Task brief: Every line that contains the word "slot" should be copied out.

Excerpted data:

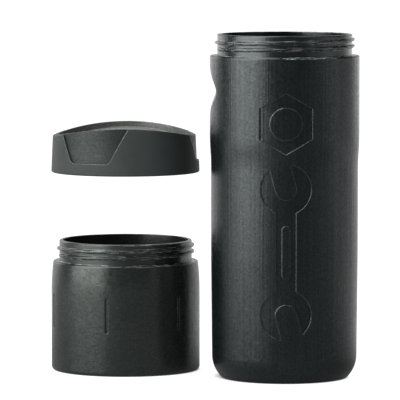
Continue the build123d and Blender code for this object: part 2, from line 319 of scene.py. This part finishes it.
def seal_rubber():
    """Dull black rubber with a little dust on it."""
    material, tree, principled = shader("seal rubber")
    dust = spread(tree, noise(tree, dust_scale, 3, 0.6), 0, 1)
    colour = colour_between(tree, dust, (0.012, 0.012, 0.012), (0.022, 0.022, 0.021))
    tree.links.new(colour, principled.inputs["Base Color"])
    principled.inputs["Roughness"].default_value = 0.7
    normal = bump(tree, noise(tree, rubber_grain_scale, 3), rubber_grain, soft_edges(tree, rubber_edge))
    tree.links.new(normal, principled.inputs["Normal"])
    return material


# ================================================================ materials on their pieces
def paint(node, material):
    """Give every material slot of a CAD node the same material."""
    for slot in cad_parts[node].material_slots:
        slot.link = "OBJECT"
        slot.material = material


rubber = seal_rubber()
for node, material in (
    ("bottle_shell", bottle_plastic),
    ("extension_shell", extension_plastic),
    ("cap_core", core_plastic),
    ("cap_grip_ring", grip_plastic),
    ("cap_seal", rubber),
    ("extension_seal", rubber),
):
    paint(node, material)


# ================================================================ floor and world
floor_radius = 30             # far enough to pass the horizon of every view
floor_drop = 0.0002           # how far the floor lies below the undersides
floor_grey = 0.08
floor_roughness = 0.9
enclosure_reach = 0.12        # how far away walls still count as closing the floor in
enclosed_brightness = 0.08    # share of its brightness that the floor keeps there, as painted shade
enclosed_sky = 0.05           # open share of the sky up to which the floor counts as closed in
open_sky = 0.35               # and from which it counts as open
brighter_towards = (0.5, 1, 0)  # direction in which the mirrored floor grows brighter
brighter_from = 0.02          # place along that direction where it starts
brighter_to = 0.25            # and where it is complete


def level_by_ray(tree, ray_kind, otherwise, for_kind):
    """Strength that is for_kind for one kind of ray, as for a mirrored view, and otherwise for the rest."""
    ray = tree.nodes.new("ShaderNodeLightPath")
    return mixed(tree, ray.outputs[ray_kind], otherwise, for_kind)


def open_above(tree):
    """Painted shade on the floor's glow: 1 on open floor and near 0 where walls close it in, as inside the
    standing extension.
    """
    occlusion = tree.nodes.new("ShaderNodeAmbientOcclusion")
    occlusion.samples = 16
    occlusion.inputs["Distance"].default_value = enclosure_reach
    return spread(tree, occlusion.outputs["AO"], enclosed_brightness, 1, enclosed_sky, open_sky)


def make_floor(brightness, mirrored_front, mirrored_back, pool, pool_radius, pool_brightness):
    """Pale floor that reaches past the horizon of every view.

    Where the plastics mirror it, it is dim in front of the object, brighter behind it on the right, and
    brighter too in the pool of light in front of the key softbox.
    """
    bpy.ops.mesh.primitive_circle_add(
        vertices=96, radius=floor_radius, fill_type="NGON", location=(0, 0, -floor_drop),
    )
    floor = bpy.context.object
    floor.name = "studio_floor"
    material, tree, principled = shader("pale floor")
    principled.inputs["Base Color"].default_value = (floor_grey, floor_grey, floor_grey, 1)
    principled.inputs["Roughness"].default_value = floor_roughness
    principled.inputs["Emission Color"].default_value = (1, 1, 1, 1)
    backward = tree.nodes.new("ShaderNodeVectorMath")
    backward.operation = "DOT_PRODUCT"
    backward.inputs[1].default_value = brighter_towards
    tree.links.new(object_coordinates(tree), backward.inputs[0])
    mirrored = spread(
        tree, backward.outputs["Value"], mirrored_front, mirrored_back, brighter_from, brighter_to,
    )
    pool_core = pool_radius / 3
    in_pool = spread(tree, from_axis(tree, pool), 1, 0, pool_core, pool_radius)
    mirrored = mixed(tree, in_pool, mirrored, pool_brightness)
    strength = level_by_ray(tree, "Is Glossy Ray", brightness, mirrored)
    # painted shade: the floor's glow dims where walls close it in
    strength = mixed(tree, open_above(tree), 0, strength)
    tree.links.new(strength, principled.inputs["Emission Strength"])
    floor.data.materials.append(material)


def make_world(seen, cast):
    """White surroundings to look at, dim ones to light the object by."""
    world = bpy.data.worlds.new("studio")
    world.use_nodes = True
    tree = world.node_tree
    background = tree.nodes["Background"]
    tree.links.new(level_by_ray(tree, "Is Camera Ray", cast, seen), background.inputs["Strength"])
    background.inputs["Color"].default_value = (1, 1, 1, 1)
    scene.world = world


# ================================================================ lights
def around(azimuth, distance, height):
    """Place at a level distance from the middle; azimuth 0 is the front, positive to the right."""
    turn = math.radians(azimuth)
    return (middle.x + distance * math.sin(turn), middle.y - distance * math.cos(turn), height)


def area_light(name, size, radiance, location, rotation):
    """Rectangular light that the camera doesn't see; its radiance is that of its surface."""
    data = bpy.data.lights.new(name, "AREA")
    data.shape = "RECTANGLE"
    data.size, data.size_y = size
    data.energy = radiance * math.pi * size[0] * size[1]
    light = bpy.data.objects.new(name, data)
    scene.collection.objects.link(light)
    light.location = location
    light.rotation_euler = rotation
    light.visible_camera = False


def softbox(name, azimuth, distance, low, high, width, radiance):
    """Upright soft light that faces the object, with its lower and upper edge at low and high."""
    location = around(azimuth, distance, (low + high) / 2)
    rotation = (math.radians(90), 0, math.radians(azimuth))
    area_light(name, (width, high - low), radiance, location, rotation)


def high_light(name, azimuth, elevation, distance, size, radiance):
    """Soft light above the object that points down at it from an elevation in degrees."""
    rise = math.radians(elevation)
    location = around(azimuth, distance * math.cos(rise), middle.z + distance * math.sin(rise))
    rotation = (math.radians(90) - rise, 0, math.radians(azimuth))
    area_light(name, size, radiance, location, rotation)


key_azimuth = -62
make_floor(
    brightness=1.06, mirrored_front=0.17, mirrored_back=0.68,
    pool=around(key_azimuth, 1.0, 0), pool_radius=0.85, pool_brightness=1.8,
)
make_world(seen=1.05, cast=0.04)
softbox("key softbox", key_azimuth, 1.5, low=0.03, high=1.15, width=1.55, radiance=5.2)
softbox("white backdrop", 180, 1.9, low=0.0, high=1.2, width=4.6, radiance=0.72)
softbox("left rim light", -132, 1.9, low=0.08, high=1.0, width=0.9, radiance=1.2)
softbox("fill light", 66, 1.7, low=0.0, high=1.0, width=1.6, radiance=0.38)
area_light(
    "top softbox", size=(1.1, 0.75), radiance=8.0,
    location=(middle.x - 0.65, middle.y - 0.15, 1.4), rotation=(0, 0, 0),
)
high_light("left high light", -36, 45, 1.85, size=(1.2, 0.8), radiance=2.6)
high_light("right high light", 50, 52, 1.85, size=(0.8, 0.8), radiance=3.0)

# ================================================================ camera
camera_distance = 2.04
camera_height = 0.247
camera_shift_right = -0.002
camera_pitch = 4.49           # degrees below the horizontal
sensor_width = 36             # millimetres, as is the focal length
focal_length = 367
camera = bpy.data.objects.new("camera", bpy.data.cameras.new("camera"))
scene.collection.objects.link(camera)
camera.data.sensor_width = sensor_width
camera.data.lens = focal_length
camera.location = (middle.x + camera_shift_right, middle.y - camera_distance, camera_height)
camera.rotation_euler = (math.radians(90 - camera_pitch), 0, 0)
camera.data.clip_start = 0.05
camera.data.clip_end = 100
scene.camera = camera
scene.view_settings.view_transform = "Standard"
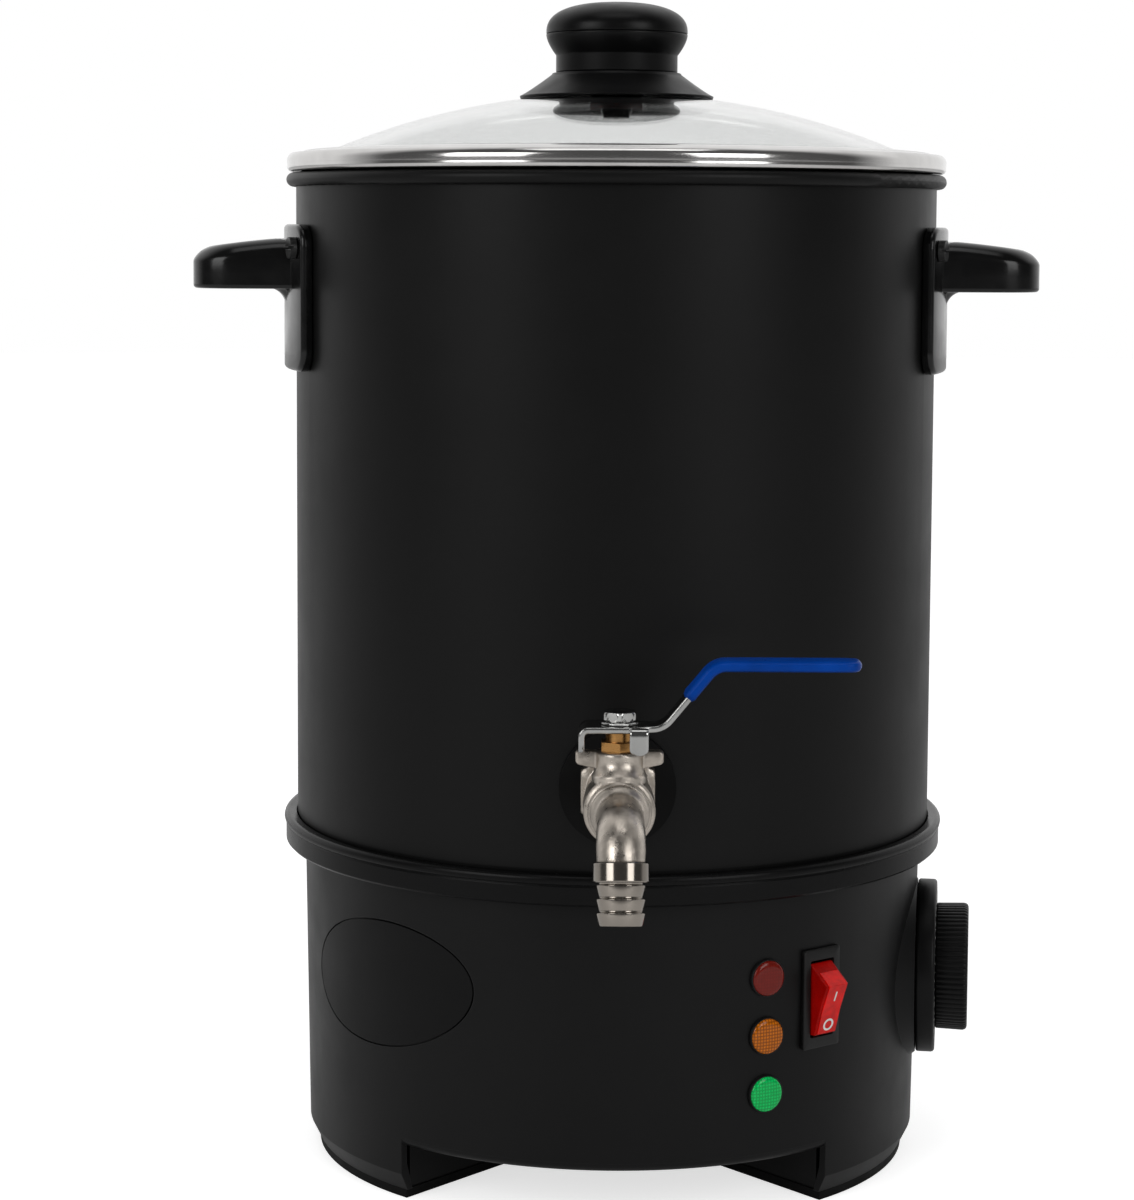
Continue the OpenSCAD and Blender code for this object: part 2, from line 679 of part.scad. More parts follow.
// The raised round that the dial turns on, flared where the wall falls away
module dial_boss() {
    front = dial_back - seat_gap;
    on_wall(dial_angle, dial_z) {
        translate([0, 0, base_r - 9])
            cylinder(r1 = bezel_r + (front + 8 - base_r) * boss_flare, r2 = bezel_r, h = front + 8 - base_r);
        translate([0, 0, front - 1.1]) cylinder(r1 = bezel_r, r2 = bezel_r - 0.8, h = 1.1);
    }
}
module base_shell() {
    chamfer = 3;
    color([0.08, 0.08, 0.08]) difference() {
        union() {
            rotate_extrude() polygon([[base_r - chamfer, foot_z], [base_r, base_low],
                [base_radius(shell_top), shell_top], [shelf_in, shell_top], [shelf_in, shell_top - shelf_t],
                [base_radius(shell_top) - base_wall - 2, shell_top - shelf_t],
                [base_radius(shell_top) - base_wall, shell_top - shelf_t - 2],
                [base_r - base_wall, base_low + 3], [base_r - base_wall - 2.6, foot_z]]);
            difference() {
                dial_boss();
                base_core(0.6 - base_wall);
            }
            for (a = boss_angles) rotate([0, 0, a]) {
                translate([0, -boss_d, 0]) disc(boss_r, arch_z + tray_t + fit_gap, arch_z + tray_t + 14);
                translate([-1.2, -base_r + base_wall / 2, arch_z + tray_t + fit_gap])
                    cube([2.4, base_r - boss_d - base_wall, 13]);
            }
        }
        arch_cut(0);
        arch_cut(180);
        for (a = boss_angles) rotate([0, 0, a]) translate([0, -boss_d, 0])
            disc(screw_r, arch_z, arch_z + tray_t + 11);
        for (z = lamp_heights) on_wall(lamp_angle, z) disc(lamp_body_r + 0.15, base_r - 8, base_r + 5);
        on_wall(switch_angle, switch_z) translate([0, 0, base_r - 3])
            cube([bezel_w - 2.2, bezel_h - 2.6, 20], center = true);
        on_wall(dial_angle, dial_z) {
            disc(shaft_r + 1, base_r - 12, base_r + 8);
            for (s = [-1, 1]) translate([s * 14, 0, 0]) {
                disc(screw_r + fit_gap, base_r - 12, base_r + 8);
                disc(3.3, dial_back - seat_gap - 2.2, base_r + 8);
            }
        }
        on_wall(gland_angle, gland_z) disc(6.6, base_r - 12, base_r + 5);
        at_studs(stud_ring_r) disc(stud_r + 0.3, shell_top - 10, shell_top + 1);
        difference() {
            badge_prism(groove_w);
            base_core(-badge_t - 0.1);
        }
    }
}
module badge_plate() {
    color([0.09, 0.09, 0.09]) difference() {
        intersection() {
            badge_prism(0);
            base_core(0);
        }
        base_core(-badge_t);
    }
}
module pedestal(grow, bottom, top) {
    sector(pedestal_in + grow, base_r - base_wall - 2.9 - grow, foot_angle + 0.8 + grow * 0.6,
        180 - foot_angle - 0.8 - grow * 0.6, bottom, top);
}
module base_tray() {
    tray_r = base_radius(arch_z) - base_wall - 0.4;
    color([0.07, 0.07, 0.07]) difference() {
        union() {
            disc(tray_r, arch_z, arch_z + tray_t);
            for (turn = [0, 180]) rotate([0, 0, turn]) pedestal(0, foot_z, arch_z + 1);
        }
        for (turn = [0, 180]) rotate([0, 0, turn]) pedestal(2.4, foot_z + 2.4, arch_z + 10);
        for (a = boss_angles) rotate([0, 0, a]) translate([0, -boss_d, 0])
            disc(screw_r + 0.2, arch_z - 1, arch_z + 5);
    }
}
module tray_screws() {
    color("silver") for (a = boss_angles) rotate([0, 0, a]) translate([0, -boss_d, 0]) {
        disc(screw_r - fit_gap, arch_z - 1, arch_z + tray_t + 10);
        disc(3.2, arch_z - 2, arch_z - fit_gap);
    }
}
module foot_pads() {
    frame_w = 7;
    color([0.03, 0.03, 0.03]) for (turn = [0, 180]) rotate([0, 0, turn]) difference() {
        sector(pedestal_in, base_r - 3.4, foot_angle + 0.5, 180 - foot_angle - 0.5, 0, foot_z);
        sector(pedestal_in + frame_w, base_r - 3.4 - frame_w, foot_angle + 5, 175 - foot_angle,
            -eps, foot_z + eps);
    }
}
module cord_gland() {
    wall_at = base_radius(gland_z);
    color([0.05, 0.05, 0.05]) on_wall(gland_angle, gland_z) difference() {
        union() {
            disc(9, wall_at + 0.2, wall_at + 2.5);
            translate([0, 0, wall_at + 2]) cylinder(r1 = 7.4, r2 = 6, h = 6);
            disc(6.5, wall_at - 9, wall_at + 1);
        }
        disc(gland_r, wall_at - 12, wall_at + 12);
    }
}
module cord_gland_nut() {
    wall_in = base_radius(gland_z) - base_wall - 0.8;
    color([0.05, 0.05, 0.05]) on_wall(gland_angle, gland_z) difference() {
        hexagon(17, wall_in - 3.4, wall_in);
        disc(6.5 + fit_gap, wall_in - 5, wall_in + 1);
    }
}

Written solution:
    """Give every material slot of a CAD node the same material."""
    for slot in cad_parts[node].material_slots:
        slot.link = "OBJECT"
        slot.material = material